5.  Accept rejection gracefully:  Some publishers you chat up just don’t have any room at the inn for you.  You have to accept that.  It may be that their budget is spent or that they are going out of business in two months or that they just don’t like you or your work.  Either way, it does you no good to become indignant or mad.  Just thank them for their time and move on.  There will be other opportunities.

6.  Accept acceptance gracefully:  The first time I had a publisher accept my stuff, I freaked out.  I went a little overboard asking questions and calling the editor.  Needless to say, I lost the gig.  Don’t do what I did that first time.  Take a deep breath, focus on the task and do whatever it is the publisher said they wanted, nothing more.

7.  Know your business:  Professionals know their business.  Nothing red flags an amateur faster than saying something in a conversation that he or she should already know.  If you’re in comic books, you should know what Diamond is.  If you’ve got a zombie book and never heard of George Romero, you’re going to look like a tool.  Know the basics.  Know how things work.  That doesn’t mean you can’t ask questions from a pro, but try to know as much as you can.  Nothing is more annoying that talking to a fan that thinks he’s a pro and have him ask you something basic like, “How do you get an artist?”

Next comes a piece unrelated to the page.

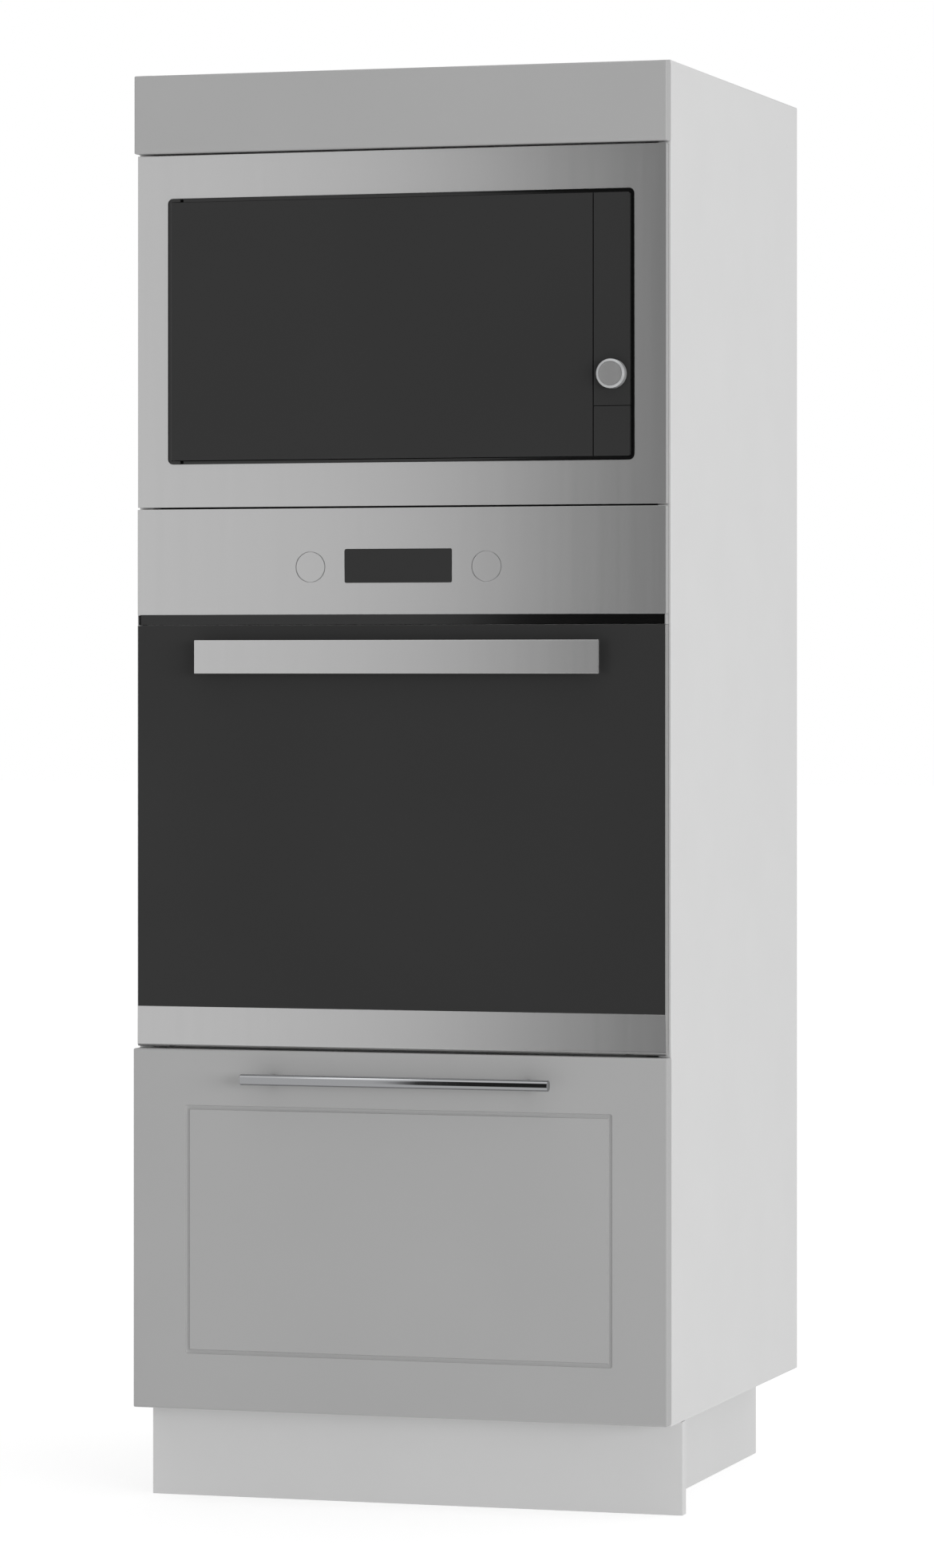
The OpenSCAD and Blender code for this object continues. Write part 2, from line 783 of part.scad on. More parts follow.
module handle_screws() {
    color(zinc) at_posts() {
        rod_y(0, y_front0 - post_screw_in, y_front1 + over, bar_z, post_screw_r);
        rod_y(0, y_front1, y_front1 + screw_head_t, bar_z, screw_head_r);
    }
}

// channel profile of a runner: web from u0, flanges up to u1, both measured from the side panel
module channel(u0, u1, web, h) {
    for (z = [-h / 2, h / 2 - runner_sheet]) {
        translate([x_in - u1, runner_z + z]) square([u1 - u0, runner_sheet]);
    }
    translate([x_in - web - runner_sheet, runner_z - h / 2]) square([runner_sheet, h]);
}

nest = runner_sheet + play;                  // one profile inside the next

module cabinet_runners() {
    color(zinc) both_sides() from_front(y_runner0, y_runner0 + runner_len)
        channel(0, runner_w - 2 * nest, 0, runner_h);
}

module middle_runners() {
    color(zinc) both_sides() from_front(y_runner0, y_runner0 + runner_len)
        channel(nest, runner_w - nest, nest, runner_h - 2 * nest);
}

module drawer_runners() {
    color(zinc) both_sides() from_front(y_runner0, y_box1 - over)
        channel(2 * nest, runner_w, runner_w - runner_sheet, runner_h - 4 * nest);
}

// ---- oven ----

module oven_casing() {
    y1 = y_edge + oven_case_d;
    color(zinc) difference() {
        open_box([-x_case, y_edge, z_case0], [x_case, y1, z_case1], oven_sheet);
        both_sides() box([hinge_x - hinge_arm_t / 2 - fit, y_edge - over, z_case0 - over],
            [hinge_x + hinge_arm_t / 2 + fit, y_edge + hinge_leg_t + fit, z_case0 + oven_sheet + over]);
        rod_y(x_case - cable_in, y1 - oven_sheet - over, y1 + over, z_case1 - cable_drop, gland_r);
    }
}

module oven_cavity() {
    color(enamel) open_box([-x_cav - oven_sheet, y_edge, z_cav0 - oven_sheet],
        [x_cav + oven_sheet, y_cav1 + oven_sheet, z_cav1 + oven_sheet], oven_sheet);
}

// flange screwed to the side panels' edges, with carriers for the two control spindles
module oven_front_frame() {
    color(steel) difference() {
        union() {
            box([-x_app, y_frame0, z_frame0], [x_app, y_edge, z_oven1]);
            both_sides() box([knob_x - bulk_half, y_edge - oven_sheet / 2, z_knob - bulk_half],
                [knob_x + bulk_half, y_bulk0 + bulk_t, z_knob + bulk_half]);
        }
        both_sides() box([knob_x - bulk_half + bulk_t, y_frame0 - over, z_knob - bulk_half + bulk_t],
            [knob_x + bulk_half - bulk_t, y_bulk0, z_knob + bulk_half - bulk_t]);
        both_sides() rod_y(knob_x, y_bulk0 - over, y_bulk0 + bulk_t + over, z_knob, spindle_r + pin_play);
        from_front(y_frame0 - over, y_edge + over) round_rect(-x_cav, x_cav, z_cav0, z_cav1, mouth_r);
        both_sides() for (z = fix_z) rod_y(screw_x, y_frame0 - over, y_edge + over, z, fix_r + pin_play);
    }
}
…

8.  Fans don’t cross into the World of Pros:  Every year at Dragon Con, there is a green room for pros.  No fans are allowed into the room.  As a fan, understand that we love you, but there are lines you can’t cross.  You can’t come behind the table, hang in the Dragon Con green room, sit on panels or come behind the scenes.  It’s not that we’re some elitist jerks, it’s just that there has to be SOME division.  And, especially at a long con like Dragon Con, there needs to be a fan-free space for us to unwind and stop answering the same ten fan questions over and over.

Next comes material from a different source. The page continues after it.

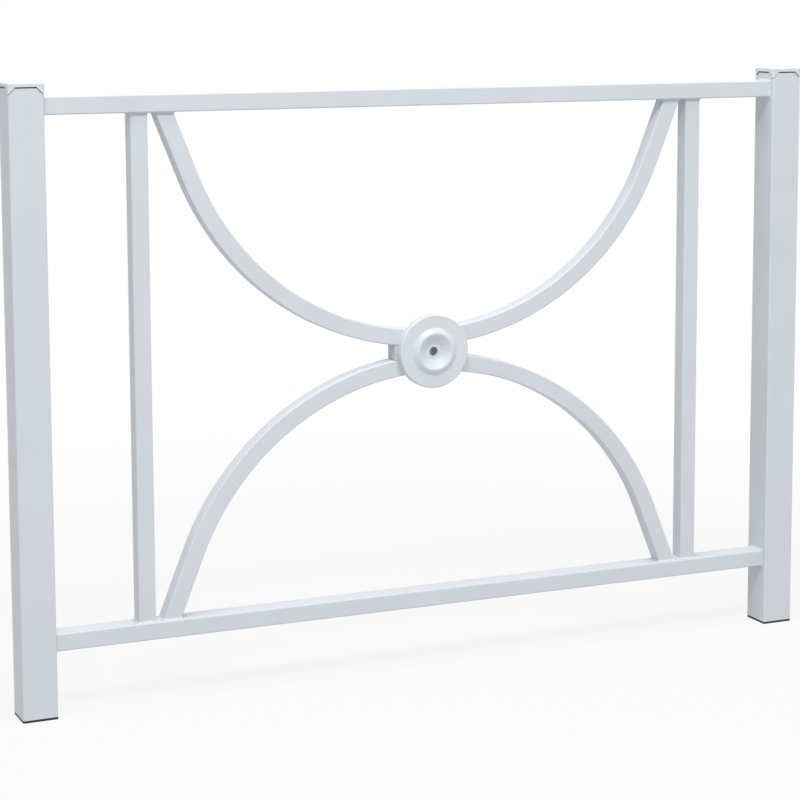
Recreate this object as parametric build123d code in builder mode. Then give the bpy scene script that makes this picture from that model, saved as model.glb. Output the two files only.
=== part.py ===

9.  Professionals are about contracts:  Professionals always honor their contracts and consider them a big deal.  Anyone that asks you to sign a contract on a whim and doesn’t give you time to digest it and show it to a lawyer or someone you consult with, is not professional.  You can get into a lot of trouble if you don’t fulfill a contract.  You can be sued and you could lose a ton of money or not get paid.  If there’s not something in writing about your deal, then it’s not a real deal.

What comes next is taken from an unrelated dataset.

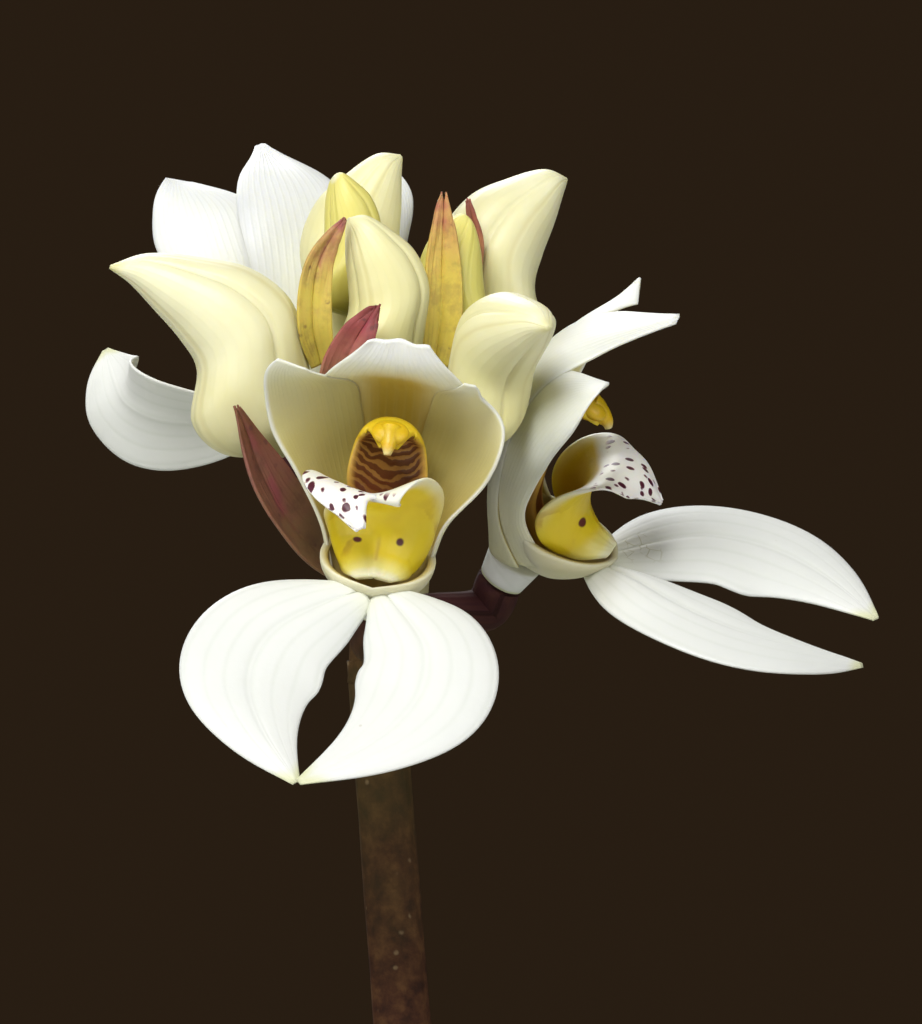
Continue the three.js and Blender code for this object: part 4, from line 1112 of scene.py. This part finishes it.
def bud(closed, plump, sides=96, rows=72):
    rings = []
    marks = []
    for i in range(rows + 1):
        t = i / rows
        lean = closed * t
        squeeze = Vector((1 - 0.5 * lean, 1 + 0.12 * lean))
        back = through(BUD_BACK, t) * squeeze
        front = through(BUD_FRONT, t) * squeeze
        half = through(BUD_HALF, t) * plump
        ring = []
        for j in range(sides):
            angle = -2 * math.pi * j / sides
            swollen = 0.07 * max(0, math.cos(3 * angle - math.pi)) ** 4
            groove = 0.085 * math.exp(-((1 - math.cos(3 * angle - math.pi)) / 0.012))
            seam = 1 - (swollen + groove) * math.sin(math.pi * t)
            seam += 0.012 * noise.noise(Vector((math.cos(angle), math.sin(angle), t * 3)))
            deep = 0.5 + 0.5 * math.cos(angle) * seam
            ring.append(Vector((
                math.sin(angle) * half * seam,
                -(front.x + (back.x - front.x) * deep),
                front.y + (back.y - front.y) * deep,
            )))
            marks.append((t, j / sides, 0))
        rings.append(ring)
    foot_line = [OVARY_AXIS * -0.6, OVARY_AXIS * RECEPTACLE]
    points, faces, foot_marks = stalk(foot_line, (1.6, OVARY_RADIUS), 4, 32)
    return (*tube(rings), marks), (points, faces, [(-0.2, turn, 0) for _, turn, _ in foot_marks])


def bud_paint(young):
    ripe = 1 - young

    def mixed(old, new):
        return tuple(a * ripe + b * young for a, b in zip(old, new))

    def paint_bud(paint):
        t, turn, _ = paint.marks()
        place = paint.where()
        broad = paint.cloud(place, 150, 3)
        colour = (broad * 0.5 + t * 0.5).ramp(
            (0, mixed((0.42, 0.37, 0.12), (0.42, 0.38, 0.07))),
            (0.3, mixed((0.7, 0.66, 0.34), (0.62, 0.57, 0.13))),
            (0.65, mixed((0.83, 0.82, 0.57), (0.75, 0.69, 0.2))),
            (1, mixed((0.87, 0.87, 0.68), (0.8, 0.77, 0.34))))
        seam = (turn * 3 + 0.5).wave(1) ** 90
        colour = colour.over(seam * 0.5, mixed((0.66, 0.6, 0.3), (0.5, 0.46, 0.08)))
        veins = (turn + paint.cloud(place, 200) * 0.006).wave(27) ** 3
        colour = colour.over(veins * 0.07, mixed((0.68, 0.66, 0.36), (0.55, 0.55, 0.12)))
        shade = (t + broad * 0.1).rise(0.24, 0.02)
        colour = colour.over(shade * 0.7, mixed((0.3, 0.26, 0.1), (0.34, 0.3, 0.05)))
        tip = (t + broad * 0.04).rise(0.93, 1.01)
        colour = colour.over(tip * 0.75, mixed((0.74, 0.7, 0.32), (0.87, 0.86, 0.66)))
        colour = colour.over(t.rise(-0.05, -0.15), (0.36, 0.34, 0.12))
        freckle = paint.cells(place, 330).rise(0.07, 0.03) * paint.cloud(place, 140).rise(0.56, 0.62)
        colour = colour.over(freckle * 0.55, (0.4, 0.3, 0.14))
        relief = veins * 0.2 + paint.cloud(place, 1400, 3) * 0.4 - seam * 0.6
        return colour, 0.38 + broad * 0.18, relief, 0.04
    return paint_bud


for name, place in BUDS.items():
    closed, plump, young = SHUT[name]
    cream = fleshy(name + "_cream", bud_paint(young), 0.25, 0.0018, (1.0, 0.85, 0.4))
    piece_of(name + "_shut", laid(place, *bud(closed, plump)), cream, name, "bud")


# Bracts: a thin, pointed, withering scale under each pedicel, yellow at the foot and flushed pink,
# crimson or brown towards its curled or torn tip. The lowest is long, dark and folded.
# name: line from root to tip, way its face looks, half width, slot, colours from foot to tip, fork
BRACTS = {
    "bract_lower_left": (
        ((-3.0, -2.4, 6.8), (-6.1, -6.4, 9.2), (-9.0, -8.6, 13.4), (-11.4, -9.9, 19.4)),
        (0.8, -0.8, 0.4), 3.0,
        "bract_dark",
        ((0.18, 0.11, 0.04), (0.21, 0.11, 0.05), (0.22, 0.08, 0.055), (0.17, 0.06, 0.025)), 0),
    "bract_crimson": (
        ((-3.6, -6.6, 20.2), (-3.2, -9.0, 22.4), (-2.0, -9.8, 25.0), (-0.6, -9.6, 27.2)), (0, -1, 0.2), 1.8,
        "bract_crimson", ((0.38, 0.22, 0.1), (0.34, 0.12, 0.08), (0.3, 0.06, 0.06), (0.22, 0.04, 0.04)), 0),
    "bract_curled": (
        ((-5.0, -4.7, 22.8), (-5.6, -5.6, 26.0), (-5.2, -5.8, 30.4), (-3.2, -6.0, 34.0)), (0.3, -1, 0), 1.5,
        "bract_yellow", ((0.5, 0.4, 0.06), (0.62, 0.5, 0.08), (0.56, 0.38, 0.1), (0.34, 0.1, 0.08)), 0),
    "bract_forked": (
        ((3.8, -0.2, 22.8), (4.3, -0.6, 26.8), (4.4, -1.1, 31.4), (4.5, -1.7, 36.2)), (0.2, -1, 0), 1.7,
        "bract_yellow", ((0.6, 0.48, 0.06), (0.74, 0.58, 0.1), (0.68, 0.44, 0.12), (0.44, 0.14, 0.1)), 1),
    "bract_slim": (
        ((5.0, 6.9, 26.0), (6.2, 6.6, 29.0), (7.0, 6.0, 32.2), (6.4, 5.4, 35.6)), (0.2, -1, 0), 0.8,
        "bract_yellow", ((0.55, 0.42, 0.08), (0.48, 0.26, 0.08), (0.4, 0.14, 0.08), (0.28, 0.08, 0.06)), 0),
}


def bract_paint(shades):
    foot, low, high, tip = shades

    def paint_bract(paint):
        t, v, face = paint.marks()
        place = paint.where()
        rough = paint.cloud(place, 330, 5, 0.65)
        colour = (t + (rough - 0.5) * 0.8).ramp((0, foot), (0.4, low), (0.75, high), (1, tip))
        shaded = paint.cloud(place, 560, 4, 0.6).rise(0.46, 0.66)
        colour = colour.over(shaded * 0.45, tuple(c * 0.45 for c in high))
        stripe = abs(v + (paint.cloud(place, 170) - 0.5) * 1.6).rise(0.4, 0.05) * rough.rise(0.42, 0.58)
        colour = colour.over(stripe * t.rise(0.3, 0.6) * t.rise(0.97, 0.8) * 0.55, (0.3, 0.05, 0.08))
        veins = (v + (rough - 0.5) * 0.3).wave(4) ** 3 * paint.cloud(place, 260).rise(0.35, 0.65)
        colour = colour.over(veins * 0.2, (0.2, 0.07, 0.04))
        specks = paint.cells(place, 900).rise(0.26, 0.12) * rough.rise(0.48, 0.58)
        colour = colour.over(specks * 0.7, (0.1, 0.03, 0.03))
        return colour, 0.45 + rough * 0.3, veins * 0.3 + rough * 0.8, 0.1
    return paint_bract


BRACT_TAPER = (0.7, 1, 0.95, 0.7, 0.12)
BRACT_CURL = (1.0, 0.9, 0.7, 0.6, 0.5)
BRACT = 0.42
for name, (line, facing, half, slot, shades, fork) in BRACTS.items():
    midrib = [Vector(p) + Vector((0, 0, NECK)) for p in line]

    def crumple(t, v, seed=len(name)):
        return 0.25 * t * noise.noise(Vector((t * 5, v * 2, seed))) - 0.2 * math.exp(-(v / 0.15) ** 2)

    grid = blade(midrib, Vector(facing), [w * half for w in BRACT_TAPER], BRACT_CURL, 48, 24, crumple, 0.16)
    for i, row in enumerate(grid):
        t = i / (len(grid) - 1)
        for j, point in enumerate(row):
            v = 2 * j / (len(row) - 1) - 1
            notch = fork * 2.6 * max(0, (t - 0.72) / 0.28) * math.exp(-((v - 0.15) / 0.32) ** 2)
            torn = 0.5 * t ** 3 * noise.noise(Vector((v * 4, t * 6, half)))
            row[j] = point - heading(midrib, t) * (notch + torn)
    tint = finish_of(name + "_tint", bract_paint(shades), Subsurface_Weight=0.12, Subsurface_Scale=0.0008)
    piece_of(name + "_scale", sheet(grid, BRACT, 0.4), tint, name, slot)


# Floor: a plain pale disc that the pot stands on. It isn't part of the plant.
def floor_paint(paint):
    cloud = paint.cloud(paint.where(), 3, 3)
    return cloud.ramp((0, (0.6, 0.59, 0.57)), (1, (0.66, 0.65, 0.63))), 0.7 + cloud * 0.1, cloud, 0.0


floor_mesh = mesh_of("floor", *turned([(0.1, -0.4), (700, -0.4), (1400, -0.4)], 96))
floor_mesh.materials.append(finish_of("pale_floor", floor_paint))
floor = shown("floor", floor_mesh)


# Light: a dim brown room, a large soft lamp high in front, broad fills from both sides and a soft lamp
# behind that draws the edges. The camera stands level with the flowers, far off, on a long lens.
FLOWERS = Vector((5.85, 0, 411.4)) * MM
CAMERA_AWAY = 1.2
FLOWERS_NEARER = 0.01
SHOWN_HEIGHT = 0.0788
SENSOR = 36
world = bpy.data.worlds.new("dim_room")
world.use_nodes = True
world.node_tree.nodes["Background"].inputs["Color"].default_value = (0.021, 0.0125, 0.0065, 1)
world.node_tree.nodes["Background"].inputs["Strength"].default_value = 1.0
bpy.context.scene.world = world
bpy.context.scene.view_settings.view_transform = "Standard"
for name, spot, size, watts, tint in (
    ("front_lamp", (-0.25, -0.8, 1.15), 0.6, 13, (1.0, 0.99, 0.96)),
    ("right_fill", (1.0, -0.8, 0.7), 0.9, 6.5, (1.0, 0.99, 0.98)),
    ("left_fill", (-1.0, -0.5, 0.4), 0.9, 5, (1.0, 0.98, 0.95)),
    ("back_lamp", (-0.2, 0.9, 1.1), 0.6, 7, (0.97, 0.98, 1.0)),
):
    lamp = bpy.data.lights.new(name, "AREA")
    lamp.shape = "DISK"
    lamp.size = size
    lamp.energy = watts
    lamp.color = tint
    holder = shown(name, lamp)
    holder.location = spot
    holder.rotation_euler = (FLOWERS - Vector(spot)).to_track_quat("-Z", "Y").to_euler()

camera_lens = bpy.data.cameras.new("camera")
camera_lens.sensor_fit = "VERTICAL"
camera_lens.sensor_height = SENSOR
camera_lens.lens = SENSOR * (CAMERA_AWAY - FLOWERS_NEARER) / SHOWN_HEIGHT
camera_lens.clip_start = 0.05
camera = shown("camera", camera_lens)
camera.location = FLOWERS + Vector((0, -CAMERA_AWAY, 0))
camera.rotation_euler = (math.pi / 2, 0, 0)
bpy.context.scene.camera = camera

10.  Professionals have to keep secrets:  As a writer for Bongo Comics, there are certain things in my contract that specifically outline what I can and cannot say about projects there.  I can’t tell you about that.  Sometimes a professional can’t even talk about the fact that they can’t talk about certain things.  Sometimes you get work as a ghostwriter or a fill-in artist where you get no credit, but money.  You can’t talk about it.  Ever.  NDA’s or Non-Disclosure Agreements are also about keeping your mouth shut.

So when a pro won’t tell you something, it may be because he or she can’t.  And if you’re a big mouth that is constantly blabbing people’s secrets, it’s another reason why you may never become a pro.  Because if you can’t honor a contract and keep a secret about a project, no company will hire you.

In conclusion, this is just a really long way of saying if you want to be a pro, always be polite to everyone all the time.  Hope to see you on the other side of the table one day, fanboy.